Frege took the study of concepts to be part of logic [Frege, by Shapiro]
     Full Idea: Frege took the study of concepts and their extensions to be within logic.
     From: report of Gottlob Frege (Grundgesetze der Arithmetik 1 (Basic Laws) [1893]) by Stewart Shapiro - Foundations without Foundationalism 7.1
     A reaction: This is part of the plan to make logic a universal language (see Idea 13664). I disagree with this, and with the general logicist view of the position of logic. The logical approach thins concepts out. See Deleuze/Guattari's horror at this.
23. Ethics / C. Virtue Theory / 3. Virtues / f. Compassion
We should not share the distress of others, but simply try to relieve it [Cicero]
     Full Idea: We ought not to share distresses ourselves for the sake of others, but we ought to relieve others of their distress if we can.
     From: M. Tullius Cicero (Tusculan Disputations [c.44 BCE], IV.xxvi.56)
     A reaction: This strikes me as a sensible and balanced attitude.

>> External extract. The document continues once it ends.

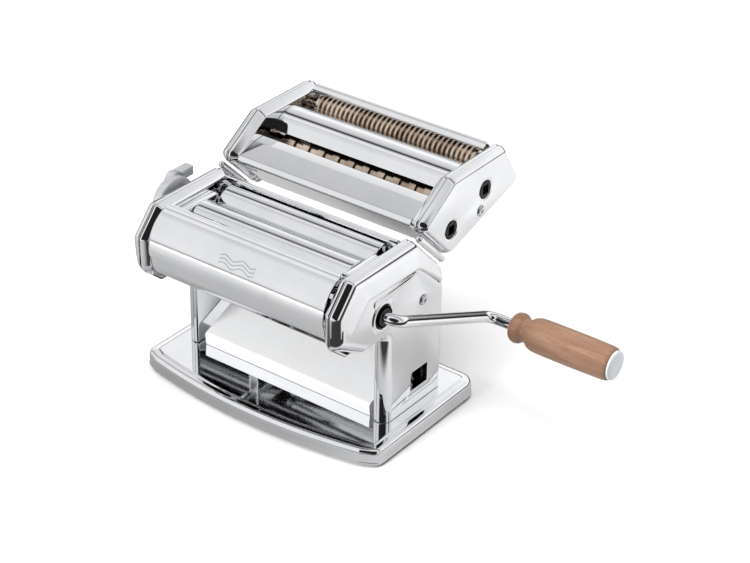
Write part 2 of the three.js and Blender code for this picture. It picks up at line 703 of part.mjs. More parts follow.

Some people, particularly in a Christian culture, urge that feeling strong and painful compassion for others is an intrinsic good, but the commonsense view is that that just increases human suffering.
23. Ethics / C. Virtue Theory / 4. External Goods / c. Wealth
All men except philosophers fear poverty [Cicero]
     Full Idea: All men are afraid of poverty, but not a single philosopher is so.
     From: M. Tullius Cicero (Tusculan Disputations [c.44 BCE], V.xxxi.88)
     A reaction: Not a thought which is encountered very often in modern philosophy journals. If a person is to be 'philosophical' in the way they live, calm endurance of the vicissitudes and hardships of life has to be a key prerequisite.
24. Political Theory / D. Ideologies / 5. Democracy / f. Against democracy
If one despises illiterate mechanics individually, they are not worth more collectively [Cicero]
     Full Idea: Can anything be more foolish than to suppose that those, whom individually one despises as illiterate mechanics, are worth anything collectively?
     From: M. Tullius Cicero (Tusculan Disputations [c.44 BCE], V.xxxvi.104)
     A reaction: Aristotle disagrees (Idea 2823). In 1906 a huge number of people guessed the weight of a cow at a fair, and the average was within one pound of the truth. In our world the healthy workings of the group are warped by the mass media.